Gingellikruid

Het zou me niets verbazen dat je nog nooit van het gingellikruid (Guizotia abyssinica) gehoord hebt, maar toch is het een belangrijk cultuurgewas. Weliswaar is dat in de hooglanden van Oost-Afrika, maar wijzelf hebben er voor gezorgd dat deze soort steeds vaker in Nederland wordt aangetroffen.
Het gingellikruid is een eenjarige plant met een rechtopstaande naar rood neigende stengel. Hij bloeit van augustus tot oktober met gele op asters lijkende bloemen. Uiteindelijk ontstaat een zwart vettig drie- of vierkantig nootje. In Nederland groeit deze exoot op vochtige, verstoorde bodems en die omgevingen hebben we hier meer dan voldoende. Denk aan stortplaatsen, bermen, rivieroevers en in stedelijke omgevingen. Gingellikruid komt nog voornamelijk voor in Midden- en Zuid-Nederland, maar zijn areaal breidt zich voortdurend in noordelijke richting uit.

Het eerste deel van de wetenschappelijke naam, Guizotia, eert de Franse staatsman en geschiedkundige François Pierre Guillaume Guizot (1787-1874). Het tweede deel, abyssinica, is natuurlijk de verlatijnste vorm van Abessinië en dat is de oude naam van wat nu Ethiopië heet. De Nederlandse vorm, gingellikruid, stamt uit de Indiase taal, het Hindi, waar met jingalī 'sesamzaadjes' werden aangeduid.
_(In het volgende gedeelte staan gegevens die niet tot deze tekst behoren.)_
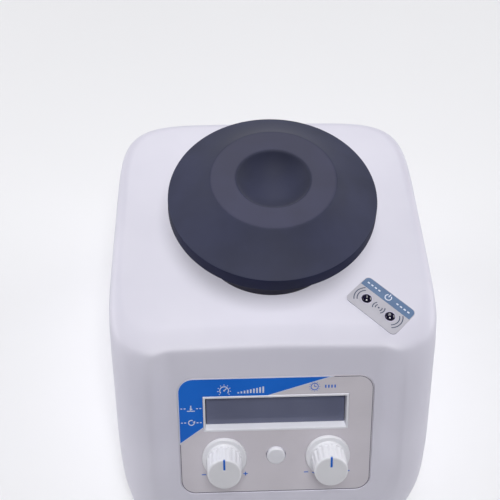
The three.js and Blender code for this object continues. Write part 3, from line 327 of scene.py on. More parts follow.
rubberSkin = {"patch": 26, "grain": 0.35, "relief": 0.35, "rough": (0.6, 0.72)}
sheetInk = {"grain": 0.25, "relief": 0.06, "rough": (0.35, 0.42)}
plateInk = {"patch": 6, "grain": 0.2, "relief": 0.1}
finishLooks = {
    "housing": {"dark": (212, 210, 224), "light": (218, 216, 229), "patch": 60, "grain": 0.5, "relief": 0.1,
                "rough": (0.42, 0.5)},
    "base": {"dark": (30, 30, 33), "light": (38, 38, 41), "grain": 0.8, "relief": 0.5, "rough": (0.5, 0.62)},
    "foot": {"dark": (20, 20, 22), "light": (29, 29, 31), "grain": 0.6, "relief": 0.4, "rough": (0.75, 0.88)},
    "zinc": {"dark": (168, 172, 178), "light": (196, 199, 203), "patch": 6, "rough": (0.28, 0.42), "metal": 1},
    "pad": {**rubberSkin, "dark": (43, 46, 68), "light": (51, 54, 79), "shine": 0.35, "sheen": 0.06},
    # painted highlight: the flat crown's lighter copy of the pad rubber
    "padCrownPaintedHighlight": {**rubberSkin, "dark": (50, 51, 75), "light": (58, 59, 85), "rough": (0.56, 0.68), "shine": 0.4,
                 "sheen": 0.06},
    # painted shade: the upright rim's darker copy of the pad rubber
    "padRimPaintedShade": {**rubberSkin, "dark": (19, 23, 52), "light": (25, 29, 62), "relief": 0.3, "shine": 0.2},
    "boot": {"dark": (70, 69, 84), "light": (78, 77, 93), "grain": 0.3, "relief": 0.3, "rough": (0.7, 0.82)},
    "cast": {"dark": (176, 178, 182), "light": (198, 200, 204), "stretch": 12, "rough": (0.3, 0.45), "metal": 1},
    "steel": {"dark": (150, 152, 156), "light": (178, 180, 184), "stretch": 14, "rough": (0.2, 0.34), "metal": 1},
    "winding": {"dark": (120, 62, 34), "light": (172, 98, 55), "grain": 0.5, "relief": 0.9,
                "stretch": 4, "rough": (0.35, 0.5), "metal": 0.8},
    "panel": {"dark": (206, 201, 209), "light": (213, 208, 216), "grain": 0.25, "relief": 0.08, "rough": (0.4, 0.48)},
    "printBlue": {**sheetInk, "dark": (8, 101, 206), "light": (13, 108, 214)},
    "printPale": {**sheetInk, "dark": (208, 214, 232), "light": (216, 221, 238)},
    # painted shadow: the dark line along the grey sheet's edge
    "panelPaintedShadow": {**sheetInk, "dark": (78, 78, 98), "light": (90, 90, 110), "rough": (0.4, 0.5)},
    "white": {"dark": (222, 222, 230), "light": (229, 229, 236), "grain": 0.3, "relief": 0.1, "rough": (0.32, 0.4)},
    "knob": {"dark": (220, 220, 226), "light": (228, 228, 234), "grain": 0.35, "relief": 0.12, "rough": (0.34, 0.42)},
    "display": {"dark": (97, 101, 124), "light": (105, 109, 132), "patch": 40, "grain": 0.2, "relief": 0.02,
                "rough": (0.3, 0.38), "coat": 0.15, "coatRough": 0.25, "shine": 0.3},
    "control_shaft": {"dark": (186, 188, 192), "light": (204, 206, 210), "stretch": 10,
                      "rough": (0.25, 0.36), "metal": 1},
    "sensor": {"dark": (172, 170, 181), "light": (179, 177, 188), "patch": 8, "grain": 0.2, "relief": 0.15,
               "rough": (0.3, 0.4)},
    "sensorBand": {**plateInk, "dark": (66, 98, 140), "light": (76, 108, 148), "patch": 8, "rough": (0.3, 0.38)},
    "sensorInk": {**plateInk, "dark": (50, 60, 90), "light": (60, 70, 98), "rough": (0.4, 0.5)},
    # painted highlight: the pale ring on the edge of each lens hole
    "sensorRingHighlight": {**plateInk, "dark": (188, 184, 208), "light": (196, 192, 214), "rough": (0.35, 0.45)},
    "lens": {"dark": (14, 10, 34), "light": (24, 18, 48), "patch": 3, "grain": 0.2, "relief": 0.0,
             "rough": (0.04, 0.08), "coat": 1.0, "coatRough": 0.02},
    "board": {"dark": (24, 84, 50), "light": (30, 98, 58), "patch": 5, "grain": 0.6, "relief": 0.4,
              "rough": (0.3, 0.42)},
    "black": {"dark": (24, 24, 26), "light": (31, 31, 34), "relief": 0.25, "rough": (0.4, 0.52)},
}
finishes = {name: newFinish(name, look) for name, look in finishLooks.items()}

for part in frame["record"]["subparts"]:
    node = frame["nodes"][part["node"]]
    node.data.materials.clear()
    node.data.materials.append(finishes[part["material_slot"]])
print("finishes on", len(frame["nodes"]), "CAD nodes")


# Camera, at the photograph's place: its reach is from the head's middle at deck level

camera = {"lens": 54.45, "tilt": 54.59, "turn": -2.96, "roll": 1.3, "reach": (-22.15, -231.20, 314.75),
          "shiftY": 0.002, "nearest": 0.01}


def setCamera():
    tilt, turn, roll = (radians(camera[key]) for key in ("tilt", "turn", "roll"))
    data = bpy.data.cameras.new("camera")
    data.lens, data.shift_y, data.clip_start = camera["lens"], camera["shiftY"], camera["nearest"]
    eye = bpy.data.objects.new("camera", data)
    scene.collection.objects.link(eye)
    x, y, z = camera["reach"]
    place = Matrix.Translation((headAxis.x + x * mm, headAxis.y + y * mm, deck + z * mm))
    eye.matrix_world = (place @ Matrix.Rotation(turn, 4, "Z") @ Matrix.Rotation(pi / 2 - tilt, 4, "X")
                        @ Matrix.Rotation(roll, 4, "Z"))
    scene.camera = eye


setCamera()


# Housing

housing = {"lean": 36, "backReach": 86.4, "frontReach": 60.4, "cheekReach": 7.4, "cheekFade": 52,
           "flatFrontHalf": 49.9, "cheekCrestHalf": 62.9, "squareness": 6, "lip": 27, "bend": 9, "fillet": 7,
           "crestReach": 10, "crestDrop": 2, "crestFoot": 4.5, "crestPull": 3, "crestSteps": 32,
           "bowRise": 1.3, "bowHalf": 49, "bowPower": 1.3, "bowFade": 14, "cheekEase": 2,
           "hem": 1.5, "wall": 3, "around": 256, "rearRow": 42, "gap": 0.3, "cut": 4, "recessCorner": 7.8,
           "controlHoles": {"speed_shaft": 3.8, "time_shaft": 3.8, "mode_button": 4.9},
           "flanges": {"power_inlet": 3, "power_switch_body": 1.4}, "headHole": 36.8, "lensHole": 2.8}
lean = radians(housing["lean"])
footHeight = shellLow.z
slopeDrop = deck - footHeight - housing["lip"] * mm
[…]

In landen als Ethiopië en Malawi wordt het plaatselijk niger, nyger, nyjer, niger seed, ramtil, ramtilla, inga seed of blackseed genoemd. Zoveel stammen, zoveel talen en zoveel benamingen. Daar werd het gingellikruid al eeuwenlang verbouwd voor diens eetbare olie en piepkleine zaden. Ieder zaadje bevat tot 35% olie, een meervoudig onverzadigd vetzuur. Omdat in Oost-Afrika niet echt een regenachtig klimaat heerst waren de mensen daar bijzonder ingenomen met de positieve effecten van gingellikruid. Omdat Oost-Afrika deel uitmaakte van de maritieme versie van de Zijderoute, tegenwoordig vaak de Monsoon Marketplace genoemd, is het niet vreemd dat men ook in India en andere landen in zuidelijk Azië de voordelen van gingellikruid begon in te zien.
Aha, zo zal de lezer zich op dit moment afvragen, maar als dit plantje zo populair is in de wat meer tropische regionen van de wereldbol, hoe is het dan mogelijk dat het ook in ons land aan een onstuitbare opmars bezig is. Dat komt omdat gingellizaadjes zo voedzaam zijn dat ze ook in vogelvoer worden toegepast. Het zijn zulke kleine zaadjes dat het onvermijdbaar is dat ze verspild worden bij het voederen door vogels. Dat is direct ook de reden dat veel waarnemingen in steden worden gedaan: zowel vogels als vogelliefhebbers knoeien nogwel eens wat van dat piepkleine zaad. Met die kans weet de natuur wel raad.